In this article, I will be going through my approach to both of these tasks and hopefully help anyone out there who is facing difficulty with them!

For those interested in my code, you can check it out here!

Task 1: Web scraping to gain company insights

The first task that we are given is to scrape airline review data from the web. For this, we are provided with the website link to scrape from over here.

We are told to focus on the customer reviews on the airline itself. So the first thing we have to do is to scrape the reviews! I used Python’s Scrapy framework to accomplish this task and here is my code for it

import scrapy


class BaForageSpider(scrapy.Spider):
name = "ba_forage"
allowed_domains = ["www.airlinequality.com"]
start_urls = ["https://www.airlinequality.com/airline-reviews/british-airways/?sortby=post_date%3ADesc&pagesize=100"]
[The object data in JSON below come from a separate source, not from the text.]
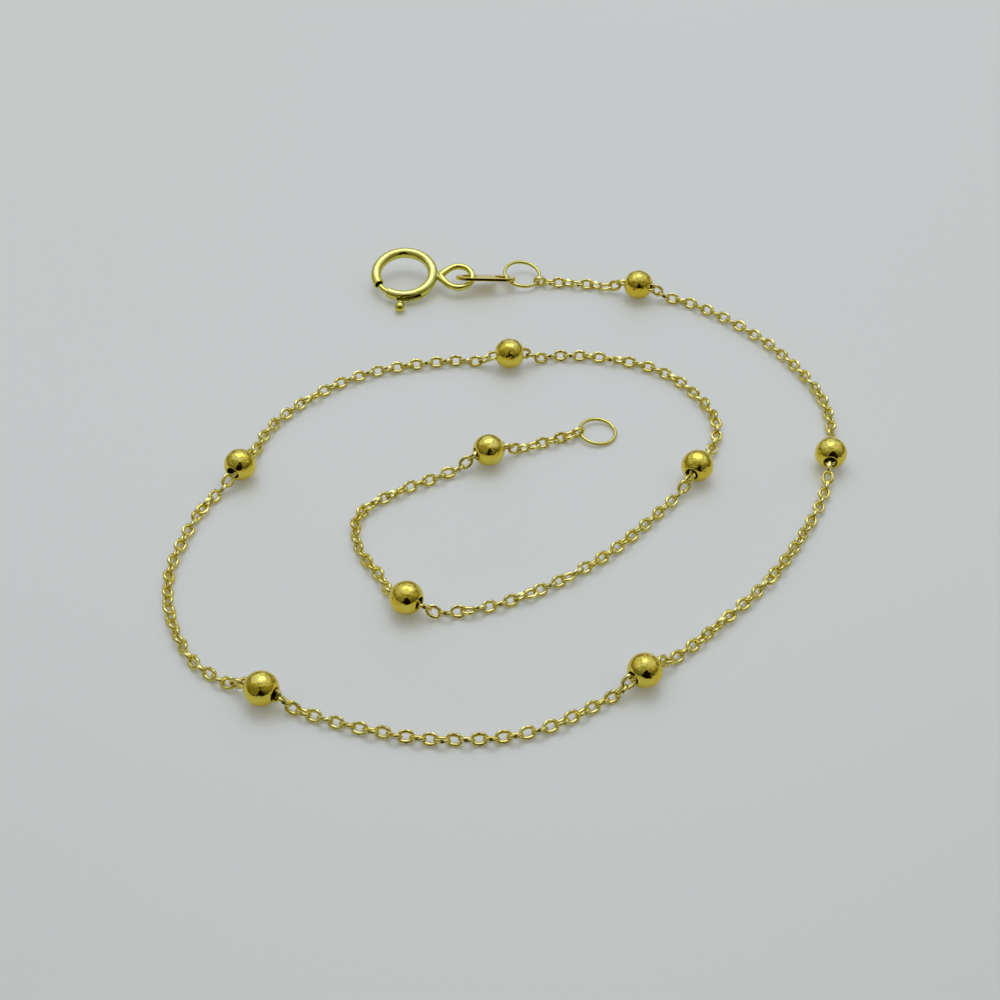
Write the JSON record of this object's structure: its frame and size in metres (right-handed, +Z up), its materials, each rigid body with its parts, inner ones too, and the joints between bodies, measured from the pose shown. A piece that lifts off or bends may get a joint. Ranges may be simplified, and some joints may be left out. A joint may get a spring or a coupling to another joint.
{
  "type": "chain anklet",
  "caption": "Fine yellow-gold cable chain anklet with hollow polished ball beads along it, a spring ring clasp, tag and rings, lying open in a loose spiral.",
  "frame": {"origin": "bottom centre of the overall box, on the surface that the anklet lies on", "axes": "+Z up from the surface; +X to the right and +Y away, as seen by someone who looks at the anklet with its clasp at the far left"},
  "size_m": [0.0515, 0.0544, 0.0025],
  "materials": {
    "gold_chain": "polished yellow gold, diamond-cut glints",
    "gold_bead": "mirror-polished yellow gold",
    "gold_clasp": "polished yellow gold"
  },
  "bodies": {
    "anklet": {"chain_outer": "gold_chain", "chain_inner": "gold_chain", "bead_1": "gold_bead", "bead_2": "gold_bead", "bead_3": "gold_bead", "bead_4": "gold_bead", "bead_5": "gold_bead", "bead_6": "gold_bead", "bead_7": "gold_bead", "bead_8": "gold_bead", "bead_9": "gold_bead", "spring_ring": "gold_clasp", "tag": "gold_clasp", "jump_ring": "gold_clasp", "end_ring": "gold_clasp"},
    "bolt": {"bolt": "gold_clasp"}
  },
  "joints": [
    {"name": "bolt_slide_round", "type": "hinge", "parent": "anklet", "child": "bolt", "pos_m": [-0.00964, 0.02436, 0.00125], "axis": [0, -0.2164, 0.9763], "range_deg": [0, 30], "stiffness_Nm_per_rad": 0.003, "springref_deg": -11.46}
  ]
}
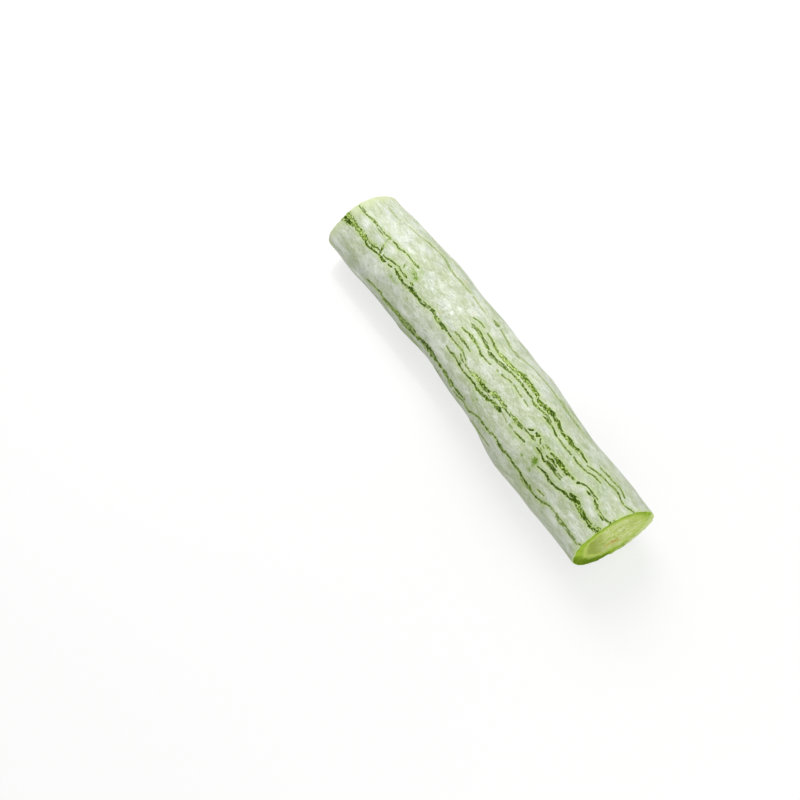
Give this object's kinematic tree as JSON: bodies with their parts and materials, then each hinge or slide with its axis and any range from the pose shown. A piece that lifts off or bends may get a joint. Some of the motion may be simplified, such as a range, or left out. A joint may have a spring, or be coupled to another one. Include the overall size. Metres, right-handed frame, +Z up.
{
  "type": "cut length of snake gourd",
  "caption": "Slightly bent cylinder of pale, green-striped snake gourd with a knife cut across each end; a vegetable prop that lies on its flattened belly.",
  "frame": {"origin": "centre of the underside of the bounding box, on the surface that the gourd lies on", "axes": "+X along the fruit, from the thinner stem end to the thicker flower end; +Z up"},
  "size_m": [0.2526, 0.0562, 0.0555],
  "materials": {
    "gourd_skin": "satin"
  },
  "bodies": {
    "root": {"snake_gourd": "gourd_skin"}
  },
  "joints": []
}
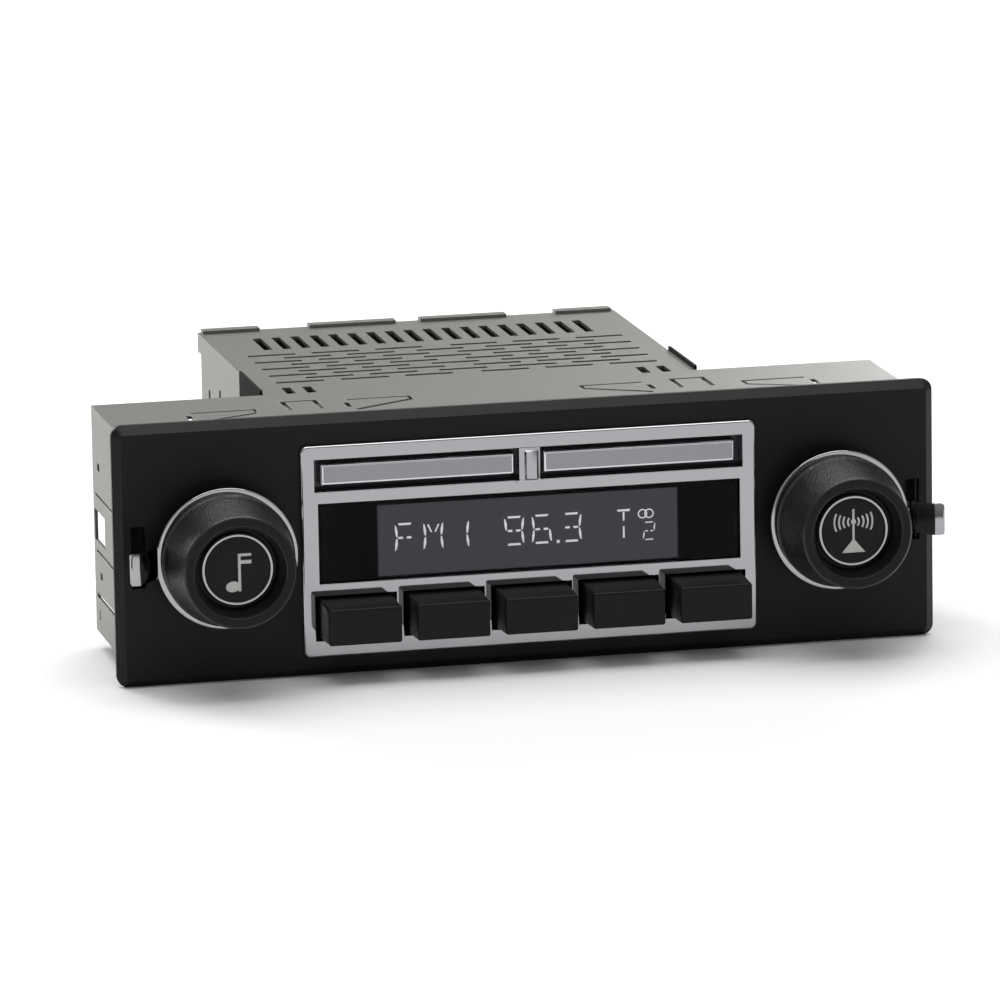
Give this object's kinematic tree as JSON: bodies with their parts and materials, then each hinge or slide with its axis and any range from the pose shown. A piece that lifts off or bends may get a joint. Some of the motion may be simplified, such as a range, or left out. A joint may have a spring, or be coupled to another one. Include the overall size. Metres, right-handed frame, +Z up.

def parse(self, response):
review_container = response.xpath('//article[@itemprop="review"]')
for review in review_container:
rating = review.xpath('.//span[@itemprop = "ratingValue"]/text()').get()
text = review.xpath('.//div[@class = "text_content "]/text()').getall()
country = review.xpath('.//h3/span/following-sibling::node()[1]').get()
time = review.xpath('.//time/text()').get()
yield{
'rating' : rating,
'country' : country.strip(" ()"),
'text' : text,
'date' : time
}
pagination = response.xpath('//article[contains(@class, "pagination position")]')
next_page_url = pagination.xpath('.//ul/li[last()]/a/@href').get()
print(next_page_url)
if next_page_url:
yield response.follow(url=next_page_url, callback=self.parse)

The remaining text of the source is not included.